Her iki şekli de uygulamakla yükümlüyüz. Bilerek veya bilmeyerek ayağımızın doğruluktan kaymamasına dikkat etmeliyiz. Yani hangi şartta olursa olsun; sözde de, özde de; dilde de, halde de; konuşmalarda da, davranışlarda da doğru olmalıyız. Nitekim Peygamber Efendimiz (asm) “beni ihtiyarlattı.” buyurduğu “Emr olunduğun gibi dosdoğru ol.”4 Âyeti, bizim de kulaklarımızda çınlamaktadır.
Fakat şu var ki, doğrulukta bir “nezaket üslûbu” lâzımdır. Doğru söylüyorum diye sözü taş gibi yapıp pat diye vurmak doğru değildir. Yerine göre böyle sert üslûba da ihtiyaç var; ama “nezaket üslûbu” muhakkak korunmalıdır. Çünkü insanoğlu “nezaket üslûbuna” hayrandır. En kişiliksiz düşman bile çoğu zaman nezaket üslûbu ile yola gelir, kalbi yumuşar ve düşmanlığı bırakır. Fakat sözü damara dokunduran sert bir üslûp düşmanlığı arttırır, barış yerine husûmet doğurur, kin ve ayrılığa sebep olur. Bu da mü’minler arası uhuvvet prensipleriyle bağdaşmaz.

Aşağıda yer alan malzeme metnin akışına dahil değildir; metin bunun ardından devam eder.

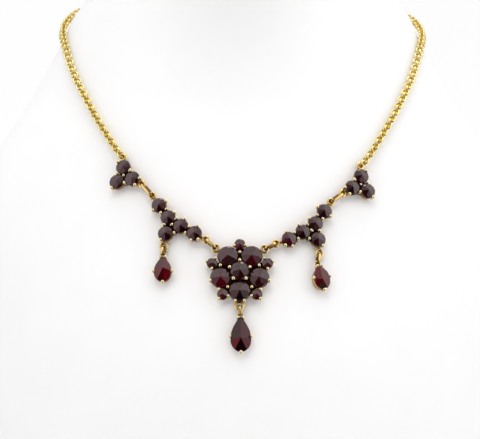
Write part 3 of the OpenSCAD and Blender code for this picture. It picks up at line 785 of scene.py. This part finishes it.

DOĞRULUKTA ÖNEMLİ BİR ÜSLUP
Saîd Nursî Hazretleri, Uhuvvet Risâlesinin dördüncü veçhini “kin ve adâvetin” şahsî hayat açısından zararlarına tahsis eder. Orada, ikinci düsturda der ki: “Senin üzerine haktır ki, her söylediğin hak olsun. Fakat her hakkı söylemeye senin hakkın yoktur. Her dediğin doğru olmalı, fakat her doğruyu demek, doğru değildir. Zîrâ, senin gibi niyeti hâlis olmayan bir adam, nasihati bazen damara dokundurur, aksülamel yapar.”5
Burada ne doğruluktan sapmaya, ne takiyye yapmaya, ne doğru olanı gizlemeye, ne de doğru olmayan emirleri uygulamaya izin verilmiş değildir.
Bilhassa uygulama bir iştir, bir eylemdir, bir haldir ve bir davranıştır. İslâmiyet’te doğru davranış sergilenmek, doğru olanı uygulamak, doğrulukta sebat etmek bir zorunluluktur.
Demek, bu sözle anlatılmak istenir ki: doğru olunacak, doğru yapılacak, doğru konuşulacak; yalnız damara dokundurulmayacak, sözün kalbe işlemesine özen gösterilecek. Doğru sözde “nezaket üslûbuna” önem verilecek.
Dipnotlar: 1- Bakara Sûresi, 2/9, 10. 2- İşârâtü’l-İ’câz, s. 87. 3- İşârâtü’l-İ’câz, s. 93. 4- Hûd Sûresi, 11/112. 5- Mektûbât, s. 256.